I completed my familiar two- to three-hour circuit of the Ballycotton 'sites' and wandered reluctantly back to my tent, not long after midday. I was faced with an unhappy prospect. It was a Bank Holiday Monday — effectively a 'Sunday' — and there were no buses back to Cork City, an hour or so away. An earlier telephone conversation with Andre, my one chance of a straight lift back to the city, had revealed that he had left Tacumshin late yesterday evening, bypassed Ballycotton, and headed out two hours west of Cork to clean up on the Cattle Egret and the Stilt, both of which he successfully saw. Hitch-hiking in pouring rain was the only option available to me now.

To delay the inevitable, I stopped by my tent to pick up an umbrella I'd left there earlier, discarded my day bag, and slouched off once more for a last half-hour or so along the vast stretches of the Ballycotton shore. Within a few minutes, from beneath the cover of my brolly, I recognized I was actually surprisingly comfortable given the circumstances of the day. It was a straight up and down rain, with very little wind, which, after the in-your-face soaking of the morning was a relief, given that I could now protect myself from the worst the elements had to throw at me. I lingered a little longer than I might have done on the shore, still trying to stretch out this last little precious moment of pleasure before embarking upon the inevitable. I scanned a small flock of about twenty Dunlin in the mid-distance with binoculars, somewhat purposelessly...and then, to their left, about fifteen more: the same group, I assumed, that I had looked at a few times at odd moments over the previous twenty-four hours. And then that was it...time up: time to pack up, and go home.

The Ballycotton shore on a wet day (Photo: Graham Gordon)

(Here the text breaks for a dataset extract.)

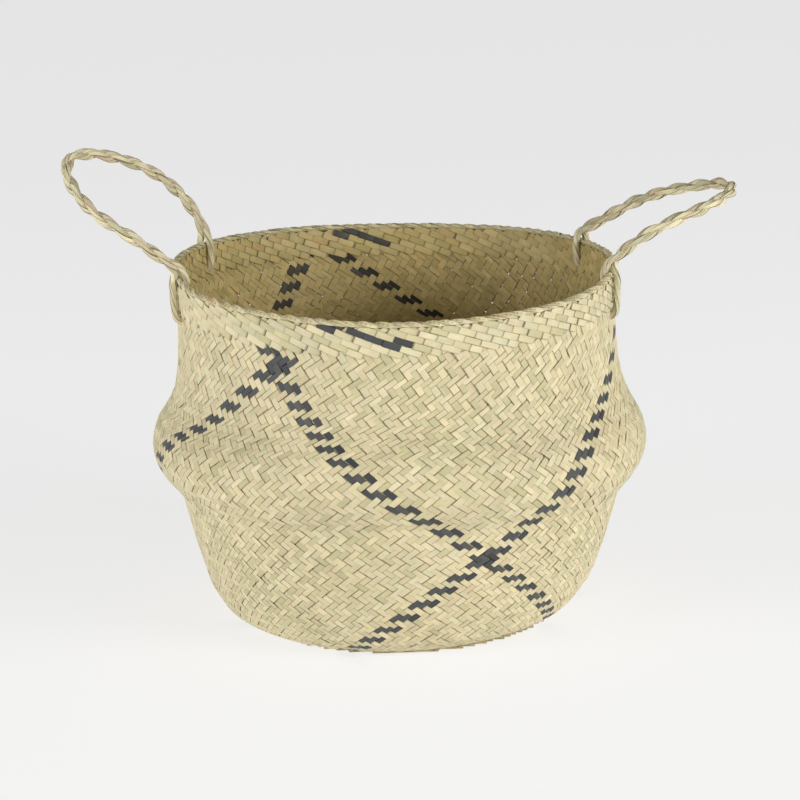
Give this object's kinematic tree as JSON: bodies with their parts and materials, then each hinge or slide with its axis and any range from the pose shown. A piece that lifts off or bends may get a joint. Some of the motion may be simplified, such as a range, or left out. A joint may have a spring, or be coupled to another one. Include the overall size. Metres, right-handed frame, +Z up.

I really don't know what it was...as I turned and started heading more purposefully back in the direction of my tent to collect my belongings, something, some intervening hand of Fate, had me whip back round and cast a retrospective glance back at that first flock of Dunlins.

"What on Earth is that flat, little grey thing...Semi-palmated, White-rump, Purple...BROAD-BILLED SANDPIPER!..." was the approximate mental process I underwent as to my utmost astonishment the entire afternoon's events were suddenly set upon a different course than the one earlier intended.

Broad-billed Sandpiper! I'd successfully twitched four or five back in the mid- to late Eighties and scanned expectantly through my local Dunlin flocks in north-east England for several Mays in succession...yet here...I'd never given the species a single thought all weekend! Truly. You rarity hunters yourselves will know that when you're out looking seriously you're forever going through the list of species possible and probable, depending on the time of year and previous history: "Looks good for a Subalp here; might be a Night Heron there..." That sort of thing. But really! Dunlins in May...I'd somehow never once thought of Broad-billed Sandpiper on any of my previous scans of the flock. It was a wonderful surprise.

This was the 14th Broad-billed Sandpiper for Ireland, the first for seven years. As I made my phone calls and stood watching the uniquely black, white and grey creature feeding on the tide-washed strand from beneath the cover of my umbrella, I smiled openly at the choices I would now have for a lift back into the city. Remarkably, for an Irish twitch, the first birders arrived within fifteen minutes — a group of four lads who'd been on their way to Ballycotton 'on spec'. They joined me on my lonely expanse of beach to express their delight at a 'lifer', and to allow me the chance of a telescope view (as I'd left my own at home, back in the city). Andre, caught up in the Bank Holiday traffic to the west of Cork, took almost an hour to arrive: but still in plenty of time to enjoy thirty minutes of the bird before it flew off on the receding tide to join the Dunlin feeding out on the far-distant shore. This, he smiled at me, was easily the best of the seventeen year-ticks he'd garnered in the weekend so far.

And still there was a bonus to come. As is so often the case when more than one pair of eyes descend on a particular spot at one time, the Golden Oriole (which I had given up as long lost) was relocated six hours after I'd first seen it by one of the visiting twitchers and gave us an excellent show for the evening, a female or young male flashing its yellow bits every time it took flight — a second 'lifer' for most of the dozen to fifteen birdwatchers present.

With plenty of calls for free celebratory booze-ups on offer clashing with memories of my recent over-indulgence on red wine, I settled instead for a satisfying Ballycotton Catch of the Day on sale at one of the local restaurants and a true 'celebration-sized' lump of Chocolate Fudge Cake to follow. My one wish for a late show from the sun to round off the perfect afternoon dissipated in the face of another desperate deluge of rain and a fabulously enjoyable last couple of hours birding came to an abrupt and squelchy ending. Inevitably, it was my closest friend of the last three years, Andre, whose offer of a dry and comfortable ride back to the city I duly accepted.

Now...I wouldn't want you to take me too seriously in my suggestion that my Guardian White Rabbits had exercised any influence with the Cosmic Overlords on High for the second May in a row (anyhow, they dealt me an abysmal hand last October!)...but I ask you: what was it that made me turn around just at that last moment as I walked off the beach? Was it the Spirit of Ballycotton rewarding me for my patience and loyalty in the face of temptations elsewhere...or was it a more Universal Spirit with long, pointy ears and a fluffy white tail!